Another problem is that a setting like that tends to attract some people who only look at the surface, and who see slavery and oppression and think "cool!". I'm thinking of a recent Kickstarter that tried ripping off Dark Sun, but fortunately never got anywhere. It can be hard telling these pizza cutters from fans who appreciate what little hope the setting has.

And of course, I'm writing this from a position of privilege. I'm a straight white cis dude who lives in one of the world's richest countries. In the great game of life, I'm pretty much playing on easy mode. For me, experiencing oppression in a game is a matter of escapism.
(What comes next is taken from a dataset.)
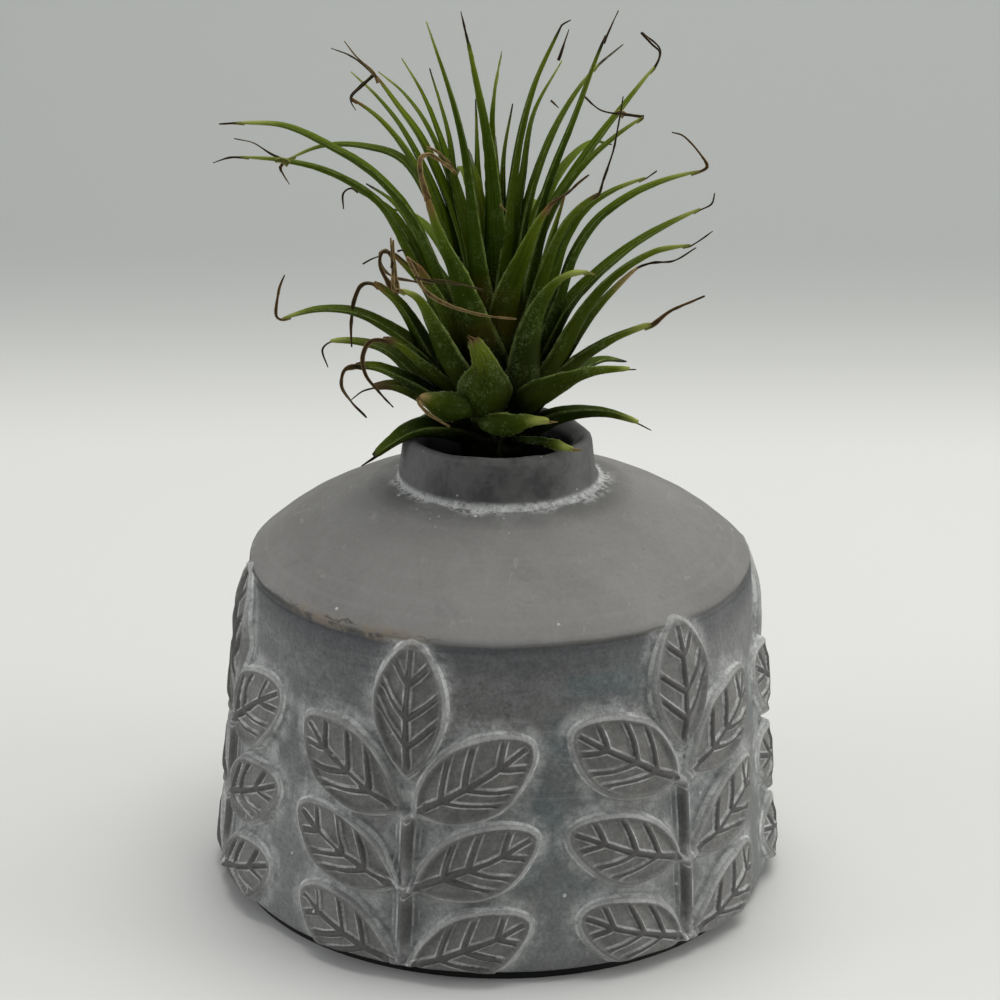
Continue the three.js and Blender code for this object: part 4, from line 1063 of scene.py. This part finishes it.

I get to experience something else for a while, but when the game is done, I get to go back to my life of privilege. Not everyone has that luxury, and I can't really blame them for preferring a game where they get to take a break from oppression being a thing to contend with on a daily basis.
 

There is slavery in DS, but also in all the stories with illithid.

My suggestion is to try a spin-off, updating the crunch, but with the option to add things from the last editions. The setting will be not in Athas itself, but in a cluster of Wildspaces. These suffered a ecologic apocalypse by fault of the defilers from Athas, and even some ones are "sorcerer-kings" ruling their own "demielemental" demiplanes.

And there is a faction of renegade githyankis who have created an idependient kingdom in the Astral Sea.